▸ **Goal**:
Exactly the lines from the one with "before = set(bpy.data.objects)" to the one with "obj.rotation_euler = (Vector(target)", both included, are to be printed again; leave out the rest.

++++++++++

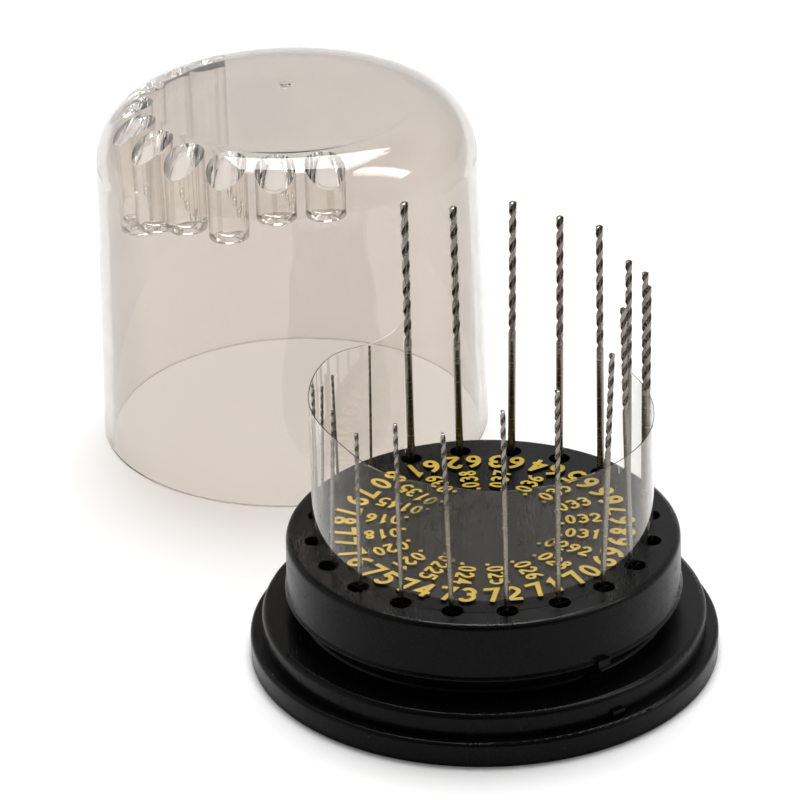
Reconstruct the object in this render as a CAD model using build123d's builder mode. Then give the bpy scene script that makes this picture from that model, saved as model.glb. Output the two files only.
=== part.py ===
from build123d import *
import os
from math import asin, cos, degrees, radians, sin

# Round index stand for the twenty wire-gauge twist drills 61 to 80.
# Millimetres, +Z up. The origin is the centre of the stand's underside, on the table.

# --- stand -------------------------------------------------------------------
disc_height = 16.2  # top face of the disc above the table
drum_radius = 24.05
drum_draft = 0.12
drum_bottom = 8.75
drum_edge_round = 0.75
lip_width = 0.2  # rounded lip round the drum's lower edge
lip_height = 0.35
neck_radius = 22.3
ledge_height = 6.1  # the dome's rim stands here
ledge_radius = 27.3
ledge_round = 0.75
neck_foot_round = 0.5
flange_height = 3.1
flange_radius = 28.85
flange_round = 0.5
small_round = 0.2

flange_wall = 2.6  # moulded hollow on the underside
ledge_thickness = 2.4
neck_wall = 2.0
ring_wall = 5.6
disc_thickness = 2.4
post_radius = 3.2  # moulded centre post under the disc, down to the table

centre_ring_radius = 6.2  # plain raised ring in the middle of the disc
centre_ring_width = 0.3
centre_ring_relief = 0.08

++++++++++

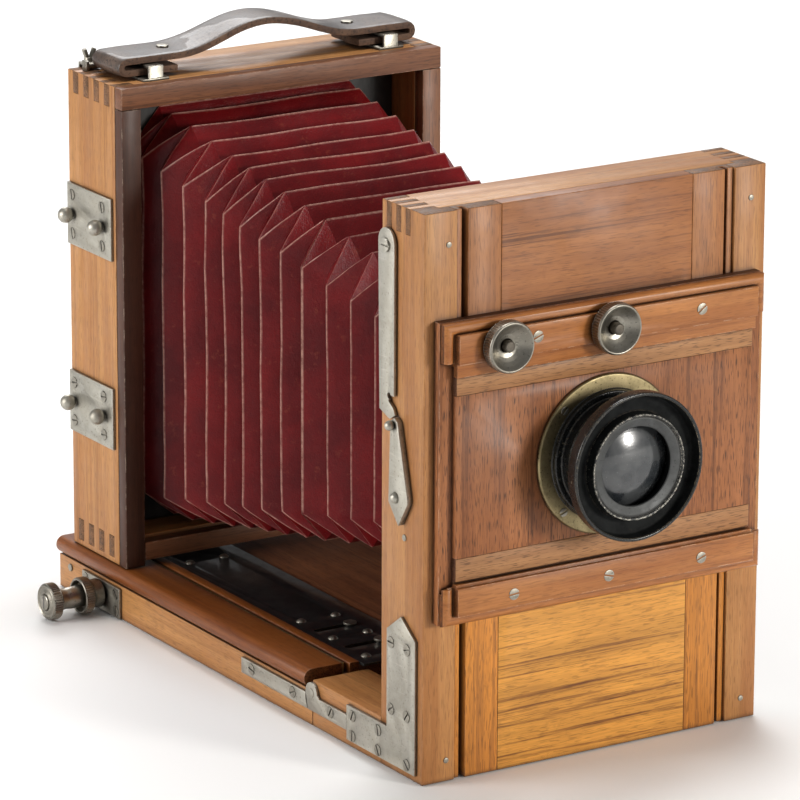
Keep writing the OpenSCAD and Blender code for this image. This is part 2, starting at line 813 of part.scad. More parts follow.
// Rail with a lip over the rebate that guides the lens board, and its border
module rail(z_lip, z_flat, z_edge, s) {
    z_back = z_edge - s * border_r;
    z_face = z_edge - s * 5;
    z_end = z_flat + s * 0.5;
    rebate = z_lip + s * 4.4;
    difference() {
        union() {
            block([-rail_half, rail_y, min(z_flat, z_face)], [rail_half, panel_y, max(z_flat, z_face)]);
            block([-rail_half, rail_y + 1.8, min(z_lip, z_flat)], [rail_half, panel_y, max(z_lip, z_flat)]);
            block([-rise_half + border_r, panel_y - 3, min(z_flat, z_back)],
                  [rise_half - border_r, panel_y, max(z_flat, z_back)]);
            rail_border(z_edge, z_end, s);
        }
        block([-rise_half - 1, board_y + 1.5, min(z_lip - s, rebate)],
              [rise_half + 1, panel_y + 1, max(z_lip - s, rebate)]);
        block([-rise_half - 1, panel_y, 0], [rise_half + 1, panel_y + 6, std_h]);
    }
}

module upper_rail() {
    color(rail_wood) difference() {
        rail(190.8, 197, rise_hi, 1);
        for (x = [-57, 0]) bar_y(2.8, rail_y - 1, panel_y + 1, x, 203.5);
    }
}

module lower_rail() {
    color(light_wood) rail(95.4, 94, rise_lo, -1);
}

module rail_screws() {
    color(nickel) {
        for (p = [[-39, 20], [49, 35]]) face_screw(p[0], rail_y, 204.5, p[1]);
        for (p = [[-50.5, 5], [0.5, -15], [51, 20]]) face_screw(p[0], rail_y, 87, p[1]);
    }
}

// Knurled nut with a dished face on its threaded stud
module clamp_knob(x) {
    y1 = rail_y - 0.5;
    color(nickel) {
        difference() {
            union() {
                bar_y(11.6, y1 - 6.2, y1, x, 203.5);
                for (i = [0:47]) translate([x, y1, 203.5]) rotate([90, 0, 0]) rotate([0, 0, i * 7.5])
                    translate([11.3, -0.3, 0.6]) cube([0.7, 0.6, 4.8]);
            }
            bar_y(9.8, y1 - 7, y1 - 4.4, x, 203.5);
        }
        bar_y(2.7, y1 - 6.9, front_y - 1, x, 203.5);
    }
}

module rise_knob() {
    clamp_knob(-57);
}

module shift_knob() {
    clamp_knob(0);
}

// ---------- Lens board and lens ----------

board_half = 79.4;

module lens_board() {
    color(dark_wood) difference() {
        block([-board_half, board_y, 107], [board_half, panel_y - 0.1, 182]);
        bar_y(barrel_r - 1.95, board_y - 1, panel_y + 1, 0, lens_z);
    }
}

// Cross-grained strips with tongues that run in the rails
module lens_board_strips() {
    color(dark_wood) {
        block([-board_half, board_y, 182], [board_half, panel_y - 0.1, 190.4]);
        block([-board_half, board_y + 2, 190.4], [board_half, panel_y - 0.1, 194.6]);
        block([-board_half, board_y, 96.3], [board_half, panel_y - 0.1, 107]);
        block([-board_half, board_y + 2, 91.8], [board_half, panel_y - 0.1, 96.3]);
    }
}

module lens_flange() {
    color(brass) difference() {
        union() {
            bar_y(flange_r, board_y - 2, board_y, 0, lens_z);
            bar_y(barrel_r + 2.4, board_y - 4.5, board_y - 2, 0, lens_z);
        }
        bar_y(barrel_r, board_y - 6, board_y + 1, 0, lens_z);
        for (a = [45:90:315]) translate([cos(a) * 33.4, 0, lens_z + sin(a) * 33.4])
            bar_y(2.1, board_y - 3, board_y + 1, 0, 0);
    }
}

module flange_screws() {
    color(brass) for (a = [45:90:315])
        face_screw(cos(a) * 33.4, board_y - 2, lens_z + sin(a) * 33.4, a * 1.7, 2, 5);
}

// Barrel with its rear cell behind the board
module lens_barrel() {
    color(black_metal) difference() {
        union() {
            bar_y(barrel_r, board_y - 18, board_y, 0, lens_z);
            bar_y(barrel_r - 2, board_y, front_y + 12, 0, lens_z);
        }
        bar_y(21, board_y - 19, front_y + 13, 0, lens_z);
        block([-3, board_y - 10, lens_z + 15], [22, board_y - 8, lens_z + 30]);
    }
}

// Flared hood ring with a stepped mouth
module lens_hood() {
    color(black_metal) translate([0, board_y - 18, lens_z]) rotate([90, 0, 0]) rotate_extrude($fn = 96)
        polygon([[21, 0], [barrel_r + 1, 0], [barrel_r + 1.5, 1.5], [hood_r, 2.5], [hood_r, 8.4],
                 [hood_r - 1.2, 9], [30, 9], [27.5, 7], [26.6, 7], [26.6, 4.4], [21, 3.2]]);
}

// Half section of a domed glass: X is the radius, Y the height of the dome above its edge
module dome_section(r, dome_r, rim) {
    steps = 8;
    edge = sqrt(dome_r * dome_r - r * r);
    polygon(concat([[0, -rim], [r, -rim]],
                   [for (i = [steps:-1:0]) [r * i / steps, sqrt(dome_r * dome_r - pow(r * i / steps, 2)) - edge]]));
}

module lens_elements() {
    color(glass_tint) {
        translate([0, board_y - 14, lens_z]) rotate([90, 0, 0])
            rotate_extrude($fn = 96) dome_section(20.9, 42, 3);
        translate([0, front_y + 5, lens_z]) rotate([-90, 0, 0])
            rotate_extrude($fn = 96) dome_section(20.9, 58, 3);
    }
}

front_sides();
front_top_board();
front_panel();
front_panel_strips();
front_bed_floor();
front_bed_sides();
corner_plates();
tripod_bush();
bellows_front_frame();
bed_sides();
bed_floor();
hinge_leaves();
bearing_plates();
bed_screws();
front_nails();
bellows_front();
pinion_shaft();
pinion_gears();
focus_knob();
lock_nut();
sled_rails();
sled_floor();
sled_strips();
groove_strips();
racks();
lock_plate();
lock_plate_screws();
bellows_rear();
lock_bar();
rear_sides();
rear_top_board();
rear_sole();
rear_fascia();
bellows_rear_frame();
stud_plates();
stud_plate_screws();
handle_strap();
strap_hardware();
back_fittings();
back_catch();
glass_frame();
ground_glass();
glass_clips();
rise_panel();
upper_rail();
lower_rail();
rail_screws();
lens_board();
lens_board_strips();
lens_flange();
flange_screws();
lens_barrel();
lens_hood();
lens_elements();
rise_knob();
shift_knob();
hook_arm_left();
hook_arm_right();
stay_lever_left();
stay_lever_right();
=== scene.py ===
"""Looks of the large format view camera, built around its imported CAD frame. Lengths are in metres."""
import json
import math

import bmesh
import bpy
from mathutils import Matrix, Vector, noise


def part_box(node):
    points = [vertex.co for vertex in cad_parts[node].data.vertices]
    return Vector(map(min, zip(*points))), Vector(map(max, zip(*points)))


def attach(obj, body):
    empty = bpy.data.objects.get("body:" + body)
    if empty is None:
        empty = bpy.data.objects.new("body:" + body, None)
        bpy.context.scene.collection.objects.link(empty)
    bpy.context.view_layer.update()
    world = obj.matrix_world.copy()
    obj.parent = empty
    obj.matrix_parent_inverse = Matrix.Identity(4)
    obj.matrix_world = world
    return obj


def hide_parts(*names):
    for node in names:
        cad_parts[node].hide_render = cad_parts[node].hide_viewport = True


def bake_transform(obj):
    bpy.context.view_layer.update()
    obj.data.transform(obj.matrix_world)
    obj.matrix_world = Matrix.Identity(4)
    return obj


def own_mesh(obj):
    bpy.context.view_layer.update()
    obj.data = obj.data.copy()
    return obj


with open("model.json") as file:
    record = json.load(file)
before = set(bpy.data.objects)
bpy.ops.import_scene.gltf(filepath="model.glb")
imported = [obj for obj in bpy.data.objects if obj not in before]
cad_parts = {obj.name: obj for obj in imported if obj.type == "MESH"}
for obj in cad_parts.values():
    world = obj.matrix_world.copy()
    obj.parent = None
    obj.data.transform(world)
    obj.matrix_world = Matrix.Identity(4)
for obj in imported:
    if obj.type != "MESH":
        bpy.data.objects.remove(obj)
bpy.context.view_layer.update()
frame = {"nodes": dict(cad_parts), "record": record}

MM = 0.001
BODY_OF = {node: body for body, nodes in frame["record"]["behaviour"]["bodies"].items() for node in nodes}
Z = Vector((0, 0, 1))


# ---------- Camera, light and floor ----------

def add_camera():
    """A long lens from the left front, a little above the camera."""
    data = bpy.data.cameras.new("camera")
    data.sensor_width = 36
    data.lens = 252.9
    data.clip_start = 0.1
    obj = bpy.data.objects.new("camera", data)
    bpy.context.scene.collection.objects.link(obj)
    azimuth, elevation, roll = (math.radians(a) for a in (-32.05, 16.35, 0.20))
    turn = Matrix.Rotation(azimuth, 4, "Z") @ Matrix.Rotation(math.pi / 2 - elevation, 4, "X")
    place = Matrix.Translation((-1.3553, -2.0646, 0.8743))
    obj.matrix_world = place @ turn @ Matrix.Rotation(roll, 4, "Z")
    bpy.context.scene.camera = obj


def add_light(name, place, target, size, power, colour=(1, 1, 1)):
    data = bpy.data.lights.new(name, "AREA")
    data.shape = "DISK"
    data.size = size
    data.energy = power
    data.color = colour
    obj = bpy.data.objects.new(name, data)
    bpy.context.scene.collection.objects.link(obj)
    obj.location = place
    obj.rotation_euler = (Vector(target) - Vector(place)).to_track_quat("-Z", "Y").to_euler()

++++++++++

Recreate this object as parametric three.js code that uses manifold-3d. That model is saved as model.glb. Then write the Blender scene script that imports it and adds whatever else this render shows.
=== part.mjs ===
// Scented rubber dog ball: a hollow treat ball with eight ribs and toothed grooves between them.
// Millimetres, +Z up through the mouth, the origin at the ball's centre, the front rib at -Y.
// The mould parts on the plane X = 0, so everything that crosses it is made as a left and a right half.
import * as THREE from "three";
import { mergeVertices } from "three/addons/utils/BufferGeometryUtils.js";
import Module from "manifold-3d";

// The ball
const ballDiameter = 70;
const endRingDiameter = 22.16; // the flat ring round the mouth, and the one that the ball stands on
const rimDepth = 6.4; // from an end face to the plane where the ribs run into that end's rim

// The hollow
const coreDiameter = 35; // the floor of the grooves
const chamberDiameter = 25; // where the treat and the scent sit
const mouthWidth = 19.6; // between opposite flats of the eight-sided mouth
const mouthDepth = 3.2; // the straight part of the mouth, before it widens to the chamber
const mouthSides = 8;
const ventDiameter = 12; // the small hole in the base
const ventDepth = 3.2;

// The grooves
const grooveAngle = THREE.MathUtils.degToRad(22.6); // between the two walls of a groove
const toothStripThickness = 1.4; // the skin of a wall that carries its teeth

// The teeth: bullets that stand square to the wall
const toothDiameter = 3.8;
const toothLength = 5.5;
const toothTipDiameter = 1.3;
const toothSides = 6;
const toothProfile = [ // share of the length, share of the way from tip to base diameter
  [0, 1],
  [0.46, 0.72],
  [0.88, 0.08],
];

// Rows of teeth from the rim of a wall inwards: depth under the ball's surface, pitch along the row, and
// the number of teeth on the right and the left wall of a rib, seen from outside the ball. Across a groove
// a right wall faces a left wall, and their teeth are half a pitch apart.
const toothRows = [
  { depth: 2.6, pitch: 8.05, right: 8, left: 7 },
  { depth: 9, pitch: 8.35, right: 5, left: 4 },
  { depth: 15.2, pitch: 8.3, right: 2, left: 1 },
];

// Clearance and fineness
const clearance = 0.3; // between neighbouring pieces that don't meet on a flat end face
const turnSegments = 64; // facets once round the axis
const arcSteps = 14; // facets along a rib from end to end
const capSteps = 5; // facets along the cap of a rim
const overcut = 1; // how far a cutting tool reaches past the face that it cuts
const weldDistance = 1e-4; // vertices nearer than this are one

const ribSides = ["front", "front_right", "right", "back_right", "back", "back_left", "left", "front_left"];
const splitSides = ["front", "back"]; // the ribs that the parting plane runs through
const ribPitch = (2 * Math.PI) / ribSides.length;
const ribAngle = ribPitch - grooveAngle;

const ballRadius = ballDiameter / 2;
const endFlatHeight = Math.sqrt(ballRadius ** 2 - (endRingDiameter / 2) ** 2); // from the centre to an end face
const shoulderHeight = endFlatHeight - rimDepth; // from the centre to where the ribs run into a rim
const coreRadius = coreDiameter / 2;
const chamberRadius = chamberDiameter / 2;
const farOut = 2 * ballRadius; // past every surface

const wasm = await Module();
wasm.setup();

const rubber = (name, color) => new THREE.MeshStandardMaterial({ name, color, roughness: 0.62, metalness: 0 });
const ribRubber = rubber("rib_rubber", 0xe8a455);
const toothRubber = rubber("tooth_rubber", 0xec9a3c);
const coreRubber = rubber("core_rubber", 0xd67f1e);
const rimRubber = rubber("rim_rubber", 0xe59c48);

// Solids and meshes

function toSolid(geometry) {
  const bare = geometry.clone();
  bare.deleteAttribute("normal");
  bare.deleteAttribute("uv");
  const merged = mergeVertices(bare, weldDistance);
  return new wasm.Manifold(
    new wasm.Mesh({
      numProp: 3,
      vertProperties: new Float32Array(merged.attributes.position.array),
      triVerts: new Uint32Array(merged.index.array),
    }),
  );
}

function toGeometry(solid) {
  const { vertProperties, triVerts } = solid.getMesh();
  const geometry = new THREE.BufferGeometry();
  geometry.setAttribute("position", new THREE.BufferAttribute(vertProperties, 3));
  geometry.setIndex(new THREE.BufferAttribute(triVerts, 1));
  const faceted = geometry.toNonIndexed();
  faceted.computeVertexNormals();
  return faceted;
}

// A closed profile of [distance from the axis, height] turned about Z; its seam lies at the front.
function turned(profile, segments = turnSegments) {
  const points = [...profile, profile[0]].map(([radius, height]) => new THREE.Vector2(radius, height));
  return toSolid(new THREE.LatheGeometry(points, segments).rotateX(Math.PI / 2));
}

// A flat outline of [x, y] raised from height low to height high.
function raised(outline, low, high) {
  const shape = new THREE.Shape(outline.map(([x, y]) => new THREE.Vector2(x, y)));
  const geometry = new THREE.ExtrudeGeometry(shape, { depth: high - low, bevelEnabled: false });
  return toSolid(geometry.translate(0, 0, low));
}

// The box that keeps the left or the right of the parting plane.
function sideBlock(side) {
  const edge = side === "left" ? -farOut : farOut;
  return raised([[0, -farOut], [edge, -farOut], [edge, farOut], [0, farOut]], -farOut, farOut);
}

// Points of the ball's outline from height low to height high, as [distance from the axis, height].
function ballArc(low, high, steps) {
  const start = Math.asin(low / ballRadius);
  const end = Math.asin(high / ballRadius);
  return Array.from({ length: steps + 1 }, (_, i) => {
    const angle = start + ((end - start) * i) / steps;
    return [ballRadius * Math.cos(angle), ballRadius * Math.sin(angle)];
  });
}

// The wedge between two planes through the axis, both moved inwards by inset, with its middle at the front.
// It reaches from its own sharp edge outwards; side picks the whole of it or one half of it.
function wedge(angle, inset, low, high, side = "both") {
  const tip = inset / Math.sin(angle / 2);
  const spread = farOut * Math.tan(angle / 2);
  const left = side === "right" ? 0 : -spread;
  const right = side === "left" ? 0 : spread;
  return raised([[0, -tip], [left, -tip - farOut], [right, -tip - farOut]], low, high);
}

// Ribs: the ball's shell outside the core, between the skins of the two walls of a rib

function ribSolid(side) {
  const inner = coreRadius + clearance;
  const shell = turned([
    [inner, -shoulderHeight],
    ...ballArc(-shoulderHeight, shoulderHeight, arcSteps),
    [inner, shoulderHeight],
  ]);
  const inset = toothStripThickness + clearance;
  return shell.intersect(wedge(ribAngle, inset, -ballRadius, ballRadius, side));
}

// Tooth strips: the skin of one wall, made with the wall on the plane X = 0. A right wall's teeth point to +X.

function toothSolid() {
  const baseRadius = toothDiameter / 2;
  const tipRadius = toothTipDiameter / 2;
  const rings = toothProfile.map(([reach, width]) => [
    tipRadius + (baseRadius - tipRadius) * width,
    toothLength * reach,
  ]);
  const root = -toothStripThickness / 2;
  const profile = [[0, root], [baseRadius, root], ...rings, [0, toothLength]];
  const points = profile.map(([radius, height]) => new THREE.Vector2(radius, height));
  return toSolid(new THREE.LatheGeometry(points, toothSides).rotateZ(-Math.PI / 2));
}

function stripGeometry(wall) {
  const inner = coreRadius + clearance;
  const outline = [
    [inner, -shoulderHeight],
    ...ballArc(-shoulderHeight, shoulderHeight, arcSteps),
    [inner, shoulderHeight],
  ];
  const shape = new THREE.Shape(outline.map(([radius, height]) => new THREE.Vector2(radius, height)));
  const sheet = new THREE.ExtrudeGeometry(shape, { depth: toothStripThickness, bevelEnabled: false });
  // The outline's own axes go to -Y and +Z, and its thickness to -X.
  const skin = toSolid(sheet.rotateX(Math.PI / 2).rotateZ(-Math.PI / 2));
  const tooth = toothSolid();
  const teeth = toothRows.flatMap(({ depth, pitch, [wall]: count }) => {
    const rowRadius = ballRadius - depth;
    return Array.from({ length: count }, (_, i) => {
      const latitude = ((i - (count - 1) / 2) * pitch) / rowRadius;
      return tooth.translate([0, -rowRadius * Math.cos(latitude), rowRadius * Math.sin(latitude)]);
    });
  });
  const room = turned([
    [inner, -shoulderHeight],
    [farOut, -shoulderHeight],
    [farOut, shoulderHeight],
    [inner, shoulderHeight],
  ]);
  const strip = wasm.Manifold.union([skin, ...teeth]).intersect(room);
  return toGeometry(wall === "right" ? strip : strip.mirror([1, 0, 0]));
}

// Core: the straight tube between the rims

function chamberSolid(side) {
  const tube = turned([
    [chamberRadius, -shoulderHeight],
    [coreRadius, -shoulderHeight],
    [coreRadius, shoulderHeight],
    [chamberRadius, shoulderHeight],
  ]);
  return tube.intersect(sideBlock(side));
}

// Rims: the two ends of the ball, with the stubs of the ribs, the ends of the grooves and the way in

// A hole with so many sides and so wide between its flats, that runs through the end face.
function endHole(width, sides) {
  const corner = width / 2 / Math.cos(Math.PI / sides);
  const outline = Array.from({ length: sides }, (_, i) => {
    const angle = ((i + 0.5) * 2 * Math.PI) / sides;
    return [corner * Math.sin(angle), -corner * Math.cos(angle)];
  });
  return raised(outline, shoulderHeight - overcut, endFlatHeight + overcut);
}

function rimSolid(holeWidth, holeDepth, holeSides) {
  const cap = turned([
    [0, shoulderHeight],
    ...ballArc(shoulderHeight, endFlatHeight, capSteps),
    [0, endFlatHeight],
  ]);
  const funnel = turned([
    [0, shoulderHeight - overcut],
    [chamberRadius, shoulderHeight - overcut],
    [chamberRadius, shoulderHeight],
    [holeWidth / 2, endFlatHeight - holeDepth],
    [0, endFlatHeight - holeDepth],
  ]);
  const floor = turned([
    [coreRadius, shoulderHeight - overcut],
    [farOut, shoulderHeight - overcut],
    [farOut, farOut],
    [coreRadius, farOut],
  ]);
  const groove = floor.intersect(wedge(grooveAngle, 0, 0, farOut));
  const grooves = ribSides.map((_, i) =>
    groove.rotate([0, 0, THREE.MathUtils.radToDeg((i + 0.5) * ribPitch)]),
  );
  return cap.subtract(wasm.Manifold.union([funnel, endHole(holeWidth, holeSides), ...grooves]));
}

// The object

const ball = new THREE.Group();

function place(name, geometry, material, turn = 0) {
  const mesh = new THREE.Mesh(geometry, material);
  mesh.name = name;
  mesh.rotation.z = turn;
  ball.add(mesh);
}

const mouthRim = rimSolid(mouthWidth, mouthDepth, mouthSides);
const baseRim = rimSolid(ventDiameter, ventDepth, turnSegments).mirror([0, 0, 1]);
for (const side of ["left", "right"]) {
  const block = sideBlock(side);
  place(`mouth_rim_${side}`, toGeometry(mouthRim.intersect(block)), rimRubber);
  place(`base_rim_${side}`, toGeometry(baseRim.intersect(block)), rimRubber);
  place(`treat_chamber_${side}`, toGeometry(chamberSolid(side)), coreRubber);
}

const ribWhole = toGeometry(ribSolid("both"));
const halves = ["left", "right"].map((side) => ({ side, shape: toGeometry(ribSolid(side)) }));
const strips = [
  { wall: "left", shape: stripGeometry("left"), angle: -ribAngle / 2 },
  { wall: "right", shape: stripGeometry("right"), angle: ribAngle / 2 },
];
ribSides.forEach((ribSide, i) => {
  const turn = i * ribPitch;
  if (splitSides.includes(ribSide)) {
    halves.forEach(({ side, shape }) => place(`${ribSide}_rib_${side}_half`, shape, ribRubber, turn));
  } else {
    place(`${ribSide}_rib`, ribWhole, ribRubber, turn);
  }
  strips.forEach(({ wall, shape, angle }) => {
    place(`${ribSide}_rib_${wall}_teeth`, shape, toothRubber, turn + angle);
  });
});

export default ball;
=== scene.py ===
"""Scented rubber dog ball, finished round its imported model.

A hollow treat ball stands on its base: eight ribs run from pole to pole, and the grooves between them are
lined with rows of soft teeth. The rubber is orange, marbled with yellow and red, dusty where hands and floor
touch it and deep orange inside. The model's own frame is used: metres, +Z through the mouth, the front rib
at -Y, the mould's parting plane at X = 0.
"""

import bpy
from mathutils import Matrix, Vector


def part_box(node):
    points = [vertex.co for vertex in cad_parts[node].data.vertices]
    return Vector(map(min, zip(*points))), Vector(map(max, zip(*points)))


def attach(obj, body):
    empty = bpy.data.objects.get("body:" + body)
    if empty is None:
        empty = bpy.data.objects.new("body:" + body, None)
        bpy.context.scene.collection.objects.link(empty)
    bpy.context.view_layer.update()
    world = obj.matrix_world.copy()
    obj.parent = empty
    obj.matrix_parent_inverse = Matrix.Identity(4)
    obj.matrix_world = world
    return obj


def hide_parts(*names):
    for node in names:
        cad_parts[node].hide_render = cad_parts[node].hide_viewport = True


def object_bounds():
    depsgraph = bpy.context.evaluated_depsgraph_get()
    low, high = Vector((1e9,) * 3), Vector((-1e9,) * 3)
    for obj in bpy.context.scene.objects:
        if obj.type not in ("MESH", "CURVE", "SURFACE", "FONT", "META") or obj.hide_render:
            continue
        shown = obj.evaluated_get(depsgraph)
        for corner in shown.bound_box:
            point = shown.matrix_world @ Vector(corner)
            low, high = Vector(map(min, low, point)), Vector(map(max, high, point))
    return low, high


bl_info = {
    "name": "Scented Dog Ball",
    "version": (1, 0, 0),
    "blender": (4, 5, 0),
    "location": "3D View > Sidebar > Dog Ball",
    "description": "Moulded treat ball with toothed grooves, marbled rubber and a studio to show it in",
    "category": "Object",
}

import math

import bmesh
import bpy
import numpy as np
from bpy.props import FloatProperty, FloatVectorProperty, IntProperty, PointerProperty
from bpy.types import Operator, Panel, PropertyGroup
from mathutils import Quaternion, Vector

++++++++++

▸ **Output**:
before = set(bpy.data.objects)
bpy.ops.import_scene.gltf(filepath="model.glb")
imported = [obj for obj in bpy.data.objects if obj not in before]
cad_parts = {obj.name: obj for obj in imported if obj.type == "MESH"}
for obj in cad_parts.values():
    world = obj.matrix_world.copy()
    obj.parent = None
    obj.data.transform(world)
    obj.matrix_world = Matrix.Identity(4)
for obj in imported:
    if obj.type != "MESH":
        bpy.data.objects.remove(obj)
bpy.context.view_layer.update()
frame = {"nodes": dict(cad_parts), "record": record}

MM = 0.001
BODY_OF = {node: body for body, nodes in frame["record"]["behaviour"]["bodies"].items() for node in nodes}
Z = Vector((0, 0, 1))


# ---------- Camera, light and floor ----------

def add_camera():
    """A long lens from the left front, a little above the camera."""
    data = bpy.data.cameras.new("camera")
    data.sensor_width = 36
    data.lens = 252.9
    data.clip_start = 0.1
    obj = bpy.data.objects.new("camera", data)
    bpy.context.scene.collection.objects.link(obj)
    azimuth, elevation, roll = (math.radians(a) for a in (-32.05, 16.35, 0.20))
    turn = Matrix.Rotation(azimuth, 4, "Z") @ Matrix.Rotation(math.pi / 2 - elevation, 4, "X")
    place = Matrix.Translation((-1.3553, -2.0646, 0.8743))
    obj.matrix_world = place @ turn @ Matrix.Rotation(roll, 4, "Z")
    bpy.context.scene.camera = obj


def add_light(name, place, target, size, power, colour=(1, 1, 1)):
    data = bpy.data.lights.new(name, "AREA")
    data.shape = "DISK"
    data.size = size
    data.energy = power
    data.color = colour
    obj = bpy.data.objects.new(name, data)
    bpy.context.scene.collection.objects.link(obj)
    obj.location = place
    obj.rotation_euler = (Vector(target) - Vector(place)).to_track_quat("-Z", "Y").to_euler()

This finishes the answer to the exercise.